Released on Secretly Canadian Records, 2/20/07

Infectious Richard Swift stitches up his cleverly crafted musical attire with Dressed Up for the Letdown. An almost one-man-band, Richard Swift may be perceived as a creative oddity with inspired sounds from the seventies, ranging from Elton John, Carol King and a little something borrowed from The Beatles, to bring you all into his curious audience. The opening tune, titled after the CD, starts you off in the way of Tom Waits along with a small horn section reminiscent of The Beatles’ Sgt. Pepper album. From there it establishes a tuneful hippodrome-esque platform from where you will be lead with care and profoundness.

The avows Richard Swift makes in Dressed Up for the Letdown slips you into cursory cool comfort, hypnotizes you with a sprightly rolling-piano jaunt that will get you singing along in no time. And you’ll be singing along to some very smart, incisive lyrics for those who are paying attention. Richard Swift sings about many things, from aches and lovers, hurts and suicidal thoughts to John the Baptist in a vulnerable lyrically barb-witted way.

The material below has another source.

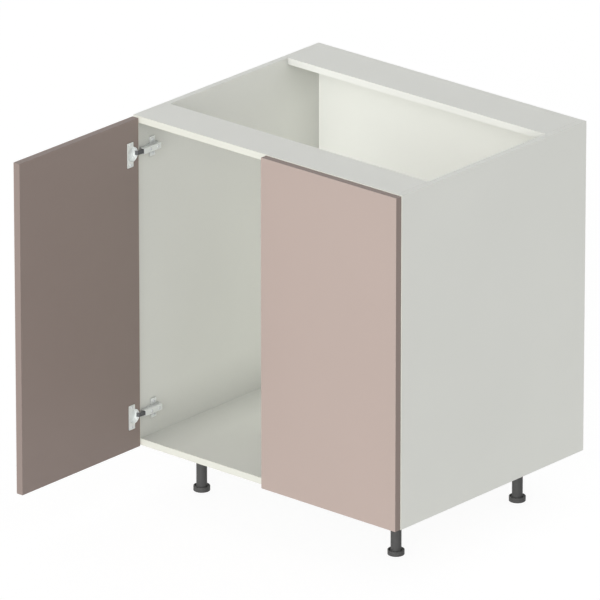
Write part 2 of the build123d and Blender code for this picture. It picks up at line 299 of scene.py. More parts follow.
def new_group(name, inputs, outputs):
    """An empty node group, with its two end nodes."""
    group = bpy.data.node_groups.new(name, "ShaderNodeTree")
    for label, kind, value in inputs:
        socket = group.interface.new_socket(label, in_out="INPUT", socket_type=kind)
        if value is not None:
            socket.default_value = value
    for label in outputs:
        group.interface.new_socket(label, in_out="OUTPUT", socket_type="NodeSocketFloat")
    start = add(group, "NodeGroupInput")
    end = add(group, "NodeGroupOutput")
    return group, start, end


def noise(tree, vector, scale, detail=2.0, roughness=0.5):
    """A Noise Texture's value."""
    node = add(tree, "ShaderNodeTexNoise")
    tree.links.new(vector, node.inputs["Vector"])
    tree.links.new(scale, node.inputs["Scale"])
    node.inputs["Detail"].default_value = detail
    node.inputs["Roughness"].default_value = roughness
    return node.outputs["Fac"]


def stretch_band(tree, value, low, high):
    """Stretches the part of a value between low and high to the range 0 to 1."""
    node = add(tree, "ShaderNodeMapRange", clamp=True)
    tree.links.new(value, node.inputs["Value"])
    node.inputs["From Min"].default_value = low
    node.inputs["From Max"].default_value = high
    return node.outputs["Result"]


print("bands", TONE_BAND, LINE_BAND, SCUFF_BAND)

# %% [markdown]
# `tone` is the slow unevenness of any real sheet, with a finer one beside it. `pearl` is the fine
# pressed texture of melamine and laminate: rounded cells, each of another height.

# %% Tone and pearl
FINE_TIMES_SLOW = 9.0


def make_tone():
    """Slow and fine unevenness, as two masks."""
    sockets = [("Vector", "NodeSocketVector", None), ("Scale", "NodeSocketFloat", 4.0)]
    group, start, end = new_group("tone", sockets, ["Slow", "Fine"])
    slow = noise(group, start.outputs["Vector"], start.outputs["Scale"], detail=3.0)
    finer = calculate(group, "MULTIPLY", start.outputs["Scale"], FINE_TIMES_SLOW)
    fine = noise(group, start.outputs["Vector"], finer, detail=4.0, roughness=0.6)
    group.links.new(stretch_band(group, slow, *TONE_BAND), end.inputs["Slow"])
    group.links.new(stretch_band(group, fine, *TONE_BAND), end.inputs["Fine"])
    return group


def make_pearl():
    """The height of a pearly pressed texture."""
    sockets = [("Vector", "NodeSocketVector", None), ("Scale", "NodeSocketFloat", 700.0)]
    group, start, end = new_group("pearl", sockets, ["Height"])
    bumps = add(group, "ShaderNodeTexVoronoi", feature="SMOOTH_F1")
    group.links.new(start.outputs["Vector"], bumps.inputs["Vector"])
    group.links.new(start.outputs["Scale"], bumps.inputs["Scale"])
    broken = noise(group, start.outputs["Vector"], start.outputs["Scale"], detail=1.0)
    height = calculate(group, "MULTIPLY", bumps.outputs["Distance"], broken)
    group.links.new(height, end.inputs["Height"])
    return group


TONE = make_tone()
PEARL = make_pearl()
print("node groups", TONE.name, PEARL.name)

# %% [markdown]
# `strokes` are fine parallel lines, as rolling, extrusion or the growth of wood leave them: a
# noise on coordinates that are squeezed along the lines. `specks` is the grain of a moulded or
# cast surface, with wider scuffs.

# %% Strokes and specks
SCUFF_TIMES_GRAIN = 0.06


def make_strokes():
    """Parallel lines, as a mask."""
    sockets = [
        ("Vector", "NodeSocketVector", None),
        ("Stretch", "NodeSocketVector", (1.0, 1.0, 1.0)),
        ("Scale", "NodeSocketFloat", 900.0),
    ]
    group, start, end = new_group("strokes", sockets, ["Lines"])
    squeezed = add(group, "ShaderNodeVectorMath", operation="MULTIPLY")
    group.links.new(start.outputs["Vector"], squeezed.inputs[0])
    group.links.new(start.outputs["Stretch"], squeezed.inputs[1])
    lines = noise(group, squeezed.outputs[0], start.outputs["Scale"], roughness=0.6)
    group.links.new(stretch_band(group, lines, *LINE_BAND), end.inputs["Lines"])
    return group


def make_specks():
    """The height of a fine grain, and a mask of scuffs."""
    sockets = [("Vector", "NodeSocketVector", None), ("Scale", "NodeSocketFloat", 1500.0)]
    group, start, end = new_group("specks", sockets, ["Height", "Scuffs"])
    grain = noise(group, start.outputs["Vector"], start.outputs["Scale"], roughness=0.7)
    group.links.new(grain, end.inputs["Height"])
    wide = calculate(group, "MULTIPLY", start.outputs["Scale"], SCUFF_TIMES_GRAIN)
    scuffs = noise(group, start.outputs["Vector"], wide, detail=6.0, roughness=0.75)
    group.links.new(stretch_band(group, scuffs, *SCUFF_BAND), end.inputs["Scuffs"])
    return group


STROKES = make_strokes()
SPECKS = make_specks()
print("node groups", STROKES.name, SPECKS.name)

# %% [markdown]
# ## Finishes
#
# Every finish starts the same way, with a Principled shader and the object's own coordinates.
# What the real surface has is then added: the pressed texture on the boards, lines along the
# edging, rolled lines on the hinges, grain in the plastic, and on large or plated surfaces the
# slow tone that keeps them from looking printed. The numbers that are the same all over a
# surface stay on the shader's own sockets.

# %% Helpers to start a finish


def start_finish(name, roughness, metallic=0.0, specular=0.5):
    """A material with its shader, and the object coordinates that its patterns read."""
    material = bpy.data.materials.new(name)
    material.use_nodes = True
    tree = material.node_tree
    shader = tree.nodes["Principled BSDF"]
    shader.inputs["Roughness"].default_value = roughness
    shader.inputs["Metallic"].default_value = metallic
    shader.inputs["Specular IOR Level"].default_value = specular
    where = add(tree, "ShaderNodeTexCoord")
    return material, tree, shader, where.outputs["Object"]


def use(tree, group, vector, **values):
    """Places a node group in a material, with this material's own values."""
    node = add(tree, "ShaderNodeGroup", node_tree=group)
    tree.links.new(vector, node.inputs["Vector"])
    for label, value in values.items():
        node.inputs[label].default_value = value
    return node


print("principled shader and object coordinates for every finish")

# %% [markdown]
# A mask from a node group goes into the shader in three ways: it blends two colours, it moves
# the roughness between two values, or as a height it gives a Bump node its relief.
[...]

“The Million Dollar Baby” is a tune where the chorus chimes, “ I wish I was dead most of the time, but I don’t really mean it.” There is no one else out there who can sing these words as beckoning as he does. His classic-singer-songwriter style comes through with clear lo-fi perfection and keeps you entertained with an oomph of vaudevillian lilt in his harmonic manuscript.

Even on the front cover of Dressed Up for the Letdown takes a different direction than all that auto-pop that is out there right now. The black and white photograph with Richard Swift standing on the edge of a cliff, behind him a huge black mountain, sporting a poncho while his right hand is clasping onto a cluster of white wind-drawn balloons triggers an image of Antoine de St. Exupery’s classic, The Little Prince. This may be our little musical prince, guarded, angry, inquisitive, sad, sweet and longing and just wishing to be tamed.

Cyber space and record companies are full of heart-on-sleeve- deadening bands with dull lyrics to match. With just one listen, Richard Swift cannot be dismissed as just another musician who sounds like someone from another time. His honest melancholia is bittersweet and succinct, at times, it may make you want to turn away from the mirrored mournfulness and storylines from your own everyday life, but there’s just something about his songs that make you stay without a warning and if you do choose to leave, Dressed Up for the Letdown may call you back after all.